# [STATED TASK]
Write out exactly the lines between the line containing "piece = link_piece(name, shape, material)" and the line containing "low, high = Vector((1e9,)", including both of those lines, and nothing more.

......

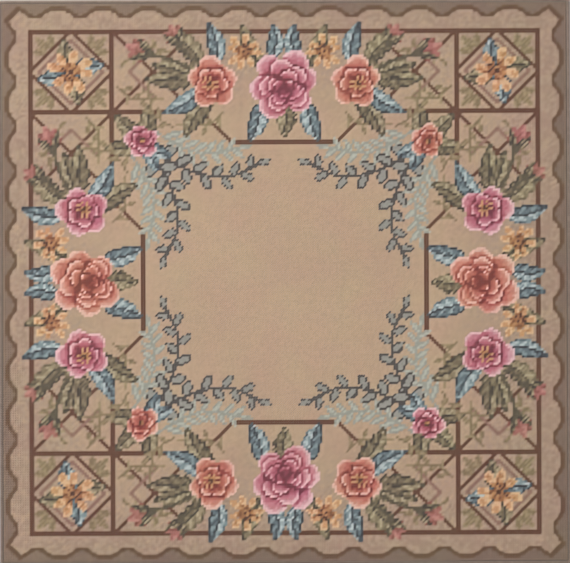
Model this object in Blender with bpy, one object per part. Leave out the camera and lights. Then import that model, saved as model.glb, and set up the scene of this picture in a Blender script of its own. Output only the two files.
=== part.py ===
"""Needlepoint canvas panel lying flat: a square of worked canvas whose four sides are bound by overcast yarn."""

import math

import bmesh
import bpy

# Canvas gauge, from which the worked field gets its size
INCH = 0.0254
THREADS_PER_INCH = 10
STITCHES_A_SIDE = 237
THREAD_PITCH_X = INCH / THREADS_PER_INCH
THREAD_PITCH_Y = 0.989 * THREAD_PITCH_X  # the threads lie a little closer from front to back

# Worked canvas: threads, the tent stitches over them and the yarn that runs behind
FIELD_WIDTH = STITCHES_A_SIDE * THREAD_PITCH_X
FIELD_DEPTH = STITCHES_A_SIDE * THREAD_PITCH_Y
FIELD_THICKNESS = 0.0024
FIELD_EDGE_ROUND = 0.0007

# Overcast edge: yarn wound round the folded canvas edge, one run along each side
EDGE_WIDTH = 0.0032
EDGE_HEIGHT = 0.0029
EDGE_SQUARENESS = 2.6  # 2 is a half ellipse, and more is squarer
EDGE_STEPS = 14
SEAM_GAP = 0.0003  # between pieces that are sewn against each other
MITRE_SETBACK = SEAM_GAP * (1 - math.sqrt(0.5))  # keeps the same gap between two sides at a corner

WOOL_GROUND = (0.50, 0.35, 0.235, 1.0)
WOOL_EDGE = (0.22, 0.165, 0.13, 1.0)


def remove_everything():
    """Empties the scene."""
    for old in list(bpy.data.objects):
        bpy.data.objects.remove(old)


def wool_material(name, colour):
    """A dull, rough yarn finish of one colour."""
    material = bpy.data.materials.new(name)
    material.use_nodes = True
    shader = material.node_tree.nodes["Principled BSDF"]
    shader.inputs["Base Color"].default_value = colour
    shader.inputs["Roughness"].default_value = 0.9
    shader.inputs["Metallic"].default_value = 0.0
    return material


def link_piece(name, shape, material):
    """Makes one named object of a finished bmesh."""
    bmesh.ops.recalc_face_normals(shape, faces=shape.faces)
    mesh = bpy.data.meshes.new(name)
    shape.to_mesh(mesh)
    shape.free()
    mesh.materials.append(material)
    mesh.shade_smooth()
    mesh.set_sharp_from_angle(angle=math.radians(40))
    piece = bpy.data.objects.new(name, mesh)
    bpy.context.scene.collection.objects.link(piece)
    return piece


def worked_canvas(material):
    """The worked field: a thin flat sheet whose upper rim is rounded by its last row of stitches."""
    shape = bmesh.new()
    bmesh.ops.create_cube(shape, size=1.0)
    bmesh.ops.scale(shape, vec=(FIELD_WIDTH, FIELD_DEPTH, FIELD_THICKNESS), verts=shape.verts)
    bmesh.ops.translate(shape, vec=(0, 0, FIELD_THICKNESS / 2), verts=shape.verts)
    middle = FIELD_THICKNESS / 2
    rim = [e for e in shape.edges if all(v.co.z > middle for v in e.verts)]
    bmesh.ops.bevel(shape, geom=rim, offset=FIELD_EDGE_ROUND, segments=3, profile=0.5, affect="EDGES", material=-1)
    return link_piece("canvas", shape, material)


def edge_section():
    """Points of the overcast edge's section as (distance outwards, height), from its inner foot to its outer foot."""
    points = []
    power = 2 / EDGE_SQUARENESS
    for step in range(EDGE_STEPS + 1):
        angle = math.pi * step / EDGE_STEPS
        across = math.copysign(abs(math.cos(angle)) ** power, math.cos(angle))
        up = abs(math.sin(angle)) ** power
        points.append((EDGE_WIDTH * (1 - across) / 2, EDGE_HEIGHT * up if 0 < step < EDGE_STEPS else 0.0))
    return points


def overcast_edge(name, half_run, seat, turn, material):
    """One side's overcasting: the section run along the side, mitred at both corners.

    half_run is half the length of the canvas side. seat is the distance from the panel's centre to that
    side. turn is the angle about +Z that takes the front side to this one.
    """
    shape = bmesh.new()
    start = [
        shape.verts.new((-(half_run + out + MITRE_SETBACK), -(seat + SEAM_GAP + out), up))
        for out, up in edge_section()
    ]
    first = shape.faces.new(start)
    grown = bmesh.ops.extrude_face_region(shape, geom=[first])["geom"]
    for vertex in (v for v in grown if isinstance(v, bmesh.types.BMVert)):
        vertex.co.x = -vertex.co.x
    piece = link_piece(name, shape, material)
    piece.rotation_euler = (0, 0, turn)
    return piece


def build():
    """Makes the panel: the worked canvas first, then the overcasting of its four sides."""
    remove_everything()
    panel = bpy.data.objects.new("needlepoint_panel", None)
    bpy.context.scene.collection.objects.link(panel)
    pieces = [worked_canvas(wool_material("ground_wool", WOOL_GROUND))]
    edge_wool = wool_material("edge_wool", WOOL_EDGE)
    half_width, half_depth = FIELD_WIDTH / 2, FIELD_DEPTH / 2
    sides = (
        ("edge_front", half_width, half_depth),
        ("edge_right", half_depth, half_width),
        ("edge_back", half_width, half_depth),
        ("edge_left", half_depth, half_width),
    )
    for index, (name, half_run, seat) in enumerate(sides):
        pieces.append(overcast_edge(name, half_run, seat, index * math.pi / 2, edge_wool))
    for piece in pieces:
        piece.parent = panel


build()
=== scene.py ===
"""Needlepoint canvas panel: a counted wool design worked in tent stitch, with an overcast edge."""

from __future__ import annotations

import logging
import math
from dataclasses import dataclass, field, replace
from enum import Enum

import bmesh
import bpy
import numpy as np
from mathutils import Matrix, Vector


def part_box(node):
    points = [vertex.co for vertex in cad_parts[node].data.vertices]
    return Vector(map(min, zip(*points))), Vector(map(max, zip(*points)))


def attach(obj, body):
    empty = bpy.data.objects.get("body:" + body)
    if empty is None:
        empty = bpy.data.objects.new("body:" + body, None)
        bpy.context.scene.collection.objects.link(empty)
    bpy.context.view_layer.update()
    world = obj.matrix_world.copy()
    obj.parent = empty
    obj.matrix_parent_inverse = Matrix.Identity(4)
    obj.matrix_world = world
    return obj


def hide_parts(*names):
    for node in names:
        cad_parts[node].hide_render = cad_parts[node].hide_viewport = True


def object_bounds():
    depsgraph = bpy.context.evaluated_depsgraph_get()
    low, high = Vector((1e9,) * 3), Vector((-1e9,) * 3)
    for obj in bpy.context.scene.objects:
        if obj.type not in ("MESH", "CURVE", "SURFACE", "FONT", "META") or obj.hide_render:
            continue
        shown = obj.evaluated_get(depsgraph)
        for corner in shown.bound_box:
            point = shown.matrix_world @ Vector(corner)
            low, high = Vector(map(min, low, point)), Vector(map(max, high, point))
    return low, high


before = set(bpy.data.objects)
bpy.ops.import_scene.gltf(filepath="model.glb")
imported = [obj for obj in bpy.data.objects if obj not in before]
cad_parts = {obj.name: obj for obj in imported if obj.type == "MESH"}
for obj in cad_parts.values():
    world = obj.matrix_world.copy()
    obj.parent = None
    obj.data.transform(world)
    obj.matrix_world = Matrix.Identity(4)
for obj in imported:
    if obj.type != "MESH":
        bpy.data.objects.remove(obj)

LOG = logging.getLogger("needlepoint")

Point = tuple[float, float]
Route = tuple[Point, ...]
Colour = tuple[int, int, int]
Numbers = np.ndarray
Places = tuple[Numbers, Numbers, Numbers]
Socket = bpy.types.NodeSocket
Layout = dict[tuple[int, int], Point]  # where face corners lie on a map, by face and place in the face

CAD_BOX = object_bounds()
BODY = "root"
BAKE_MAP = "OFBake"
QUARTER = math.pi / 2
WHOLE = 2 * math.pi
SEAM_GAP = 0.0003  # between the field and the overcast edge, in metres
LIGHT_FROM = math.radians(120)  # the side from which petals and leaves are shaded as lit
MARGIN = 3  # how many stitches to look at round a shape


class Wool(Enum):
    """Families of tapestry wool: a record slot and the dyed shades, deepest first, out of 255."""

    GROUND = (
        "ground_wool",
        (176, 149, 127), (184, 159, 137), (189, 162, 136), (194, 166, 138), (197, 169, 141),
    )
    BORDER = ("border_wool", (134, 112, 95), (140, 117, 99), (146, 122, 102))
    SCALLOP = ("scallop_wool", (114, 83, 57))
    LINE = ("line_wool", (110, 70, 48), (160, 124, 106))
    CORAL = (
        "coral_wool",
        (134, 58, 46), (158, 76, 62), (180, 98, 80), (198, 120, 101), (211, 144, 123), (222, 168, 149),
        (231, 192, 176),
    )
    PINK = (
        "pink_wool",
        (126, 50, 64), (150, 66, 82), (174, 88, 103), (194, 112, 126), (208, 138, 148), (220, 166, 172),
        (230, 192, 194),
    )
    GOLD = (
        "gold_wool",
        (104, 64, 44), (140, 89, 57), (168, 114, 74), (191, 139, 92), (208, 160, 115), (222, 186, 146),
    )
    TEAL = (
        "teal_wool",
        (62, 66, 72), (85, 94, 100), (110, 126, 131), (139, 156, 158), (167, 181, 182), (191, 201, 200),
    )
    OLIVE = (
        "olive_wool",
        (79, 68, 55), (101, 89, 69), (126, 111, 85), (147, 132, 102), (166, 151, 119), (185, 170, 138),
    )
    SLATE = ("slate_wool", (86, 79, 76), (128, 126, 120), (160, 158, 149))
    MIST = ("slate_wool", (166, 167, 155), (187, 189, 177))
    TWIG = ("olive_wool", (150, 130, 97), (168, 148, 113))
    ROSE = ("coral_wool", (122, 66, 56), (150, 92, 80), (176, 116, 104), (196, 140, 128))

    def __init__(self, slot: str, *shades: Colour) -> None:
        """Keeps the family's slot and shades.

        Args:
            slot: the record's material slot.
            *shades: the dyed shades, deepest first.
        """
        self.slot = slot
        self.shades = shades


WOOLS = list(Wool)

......

# [FULL ANSWER]
    piece = link_piece(name, shape, material)
    piece.rotation_euler = (0, 0, turn)
    return piece


def build():
    """Makes the panel: the worked canvas first, then the overcasting of its four sides."""
    remove_everything()
    panel = bpy.data.objects.new("needlepoint_panel", None)
    bpy.context.scene.collection.objects.link(panel)
    pieces = [worked_canvas(wool_material("ground_wool", WOOL_GROUND))]
    edge_wool = wool_material("edge_wool", WOOL_EDGE)
    half_width, half_depth = FIELD_WIDTH / 2, FIELD_DEPTH / 2
    sides = (
        ("edge_front", half_width, half_depth),
        ("edge_right", half_depth, half_width),
        ("edge_back", half_width, half_depth),
        ("edge_left", half_depth, half_width),
    )
    for index, (name, half_run, seat) in enumerate(sides):
        pieces.append(overcast_edge(name, half_run, seat, index * math.pi / 2, edge_wool))
    for piece in pieces:
        piece.parent = panel


build()
=== scene.py ===
"""Needlepoint canvas panel: a counted wool design worked in tent stitch, with an overcast edge."""

from __future__ import annotations

import logging
import math
from dataclasses import dataclass, field, replace
from enum import Enum

import bmesh
import bpy
import numpy as np
from mathutils import Matrix, Vector


def part_box(node):
    points = [vertex.co for vertex in cad_parts[node].data.vertices]
    return Vector(map(min, zip(*points))), Vector(map(max, zip(*points)))


def attach(obj, body):
    empty = bpy.data.objects.get("body:" + body)
    if empty is None:
        empty = bpy.data.objects.new("body:" + body, None)
        bpy.context.scene.collection.objects.link(empty)
    bpy.context.view_layer.update()
    world = obj.matrix_world.copy()
    obj.parent = empty
    obj.matrix_parent_inverse = Matrix.Identity(4)
    obj.matrix_world = world
    return obj


def hide_parts(*names):
    for node in names:
        cad_parts[node].hide_render = cad_parts[node].hide_viewport = True


def object_bounds():
    depsgraph = bpy.context.evaluated_depsgraph_get()
    low, high = Vector((1e9,) * 3), Vector((-1e9,) * 3)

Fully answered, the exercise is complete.